How Neotechie Can Help

Neotechie helps shared services teams move from automation ideas to governed automation workflows that can run reliably in production. The team can support process discovery, workflow readiness assessment, RPA design, integration planning, exception handling, bot monitoring, documentation, testing, reporting, and post go-live support for finance, HR, procurement, operational support, and service request workflows.

Neotechie works across leading RPA and automation platforms, including Automation Anywhere, UiPath, and Microsoft Power Automate. Its automation work is built around operational control, not just bot delivery, with attention to auditability, process fit, exception handling, and long-term reliability. Explore Neotechie’s automation services.

Conclusion

An automation workflow checklist for shared services should help leaders avoid automating unstable processes. The strongest checklist confirms that the workflow is clear, the data is reliable, the systems are understood, governance is defined, and support is ready after launch. If your shared services team is preparing to automate high-volume work, speak with Neotechie about building a checklist that connects automation to measurable operational control.

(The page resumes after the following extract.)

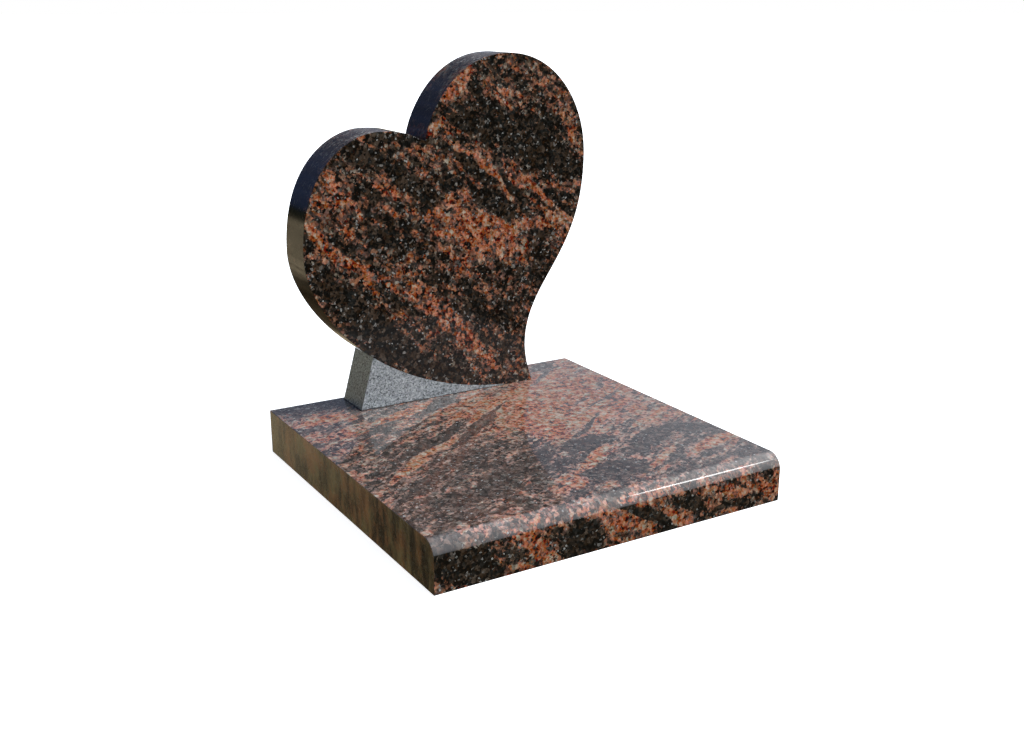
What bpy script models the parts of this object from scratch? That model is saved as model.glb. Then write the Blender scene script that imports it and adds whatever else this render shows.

Frequently Asked Questions

Q. What should be included in an automation workflow checklist?

The checklist should include process scope, business rules, data requirements, systems, exception handling, approvals, audit needs, monitoring, and support ownership. It should confirm readiness before build work begins.

Q. Which shared services workflows are good candidates for automation?

Good candidates include invoice routing, vendor onboarding, reconciliation reporting, HR service requests, procurement approvals, SLA tracking, and exception queue management. The best candidates are high-volume, rule-based, stable, and measurable.

Q. Why is governance important in shared services automation?

Governance ensures that access, approvals, audit trails, exceptions, and changes are controlled after automation goes live. Without governance, automation can become difficult to trust and expensive to maintain.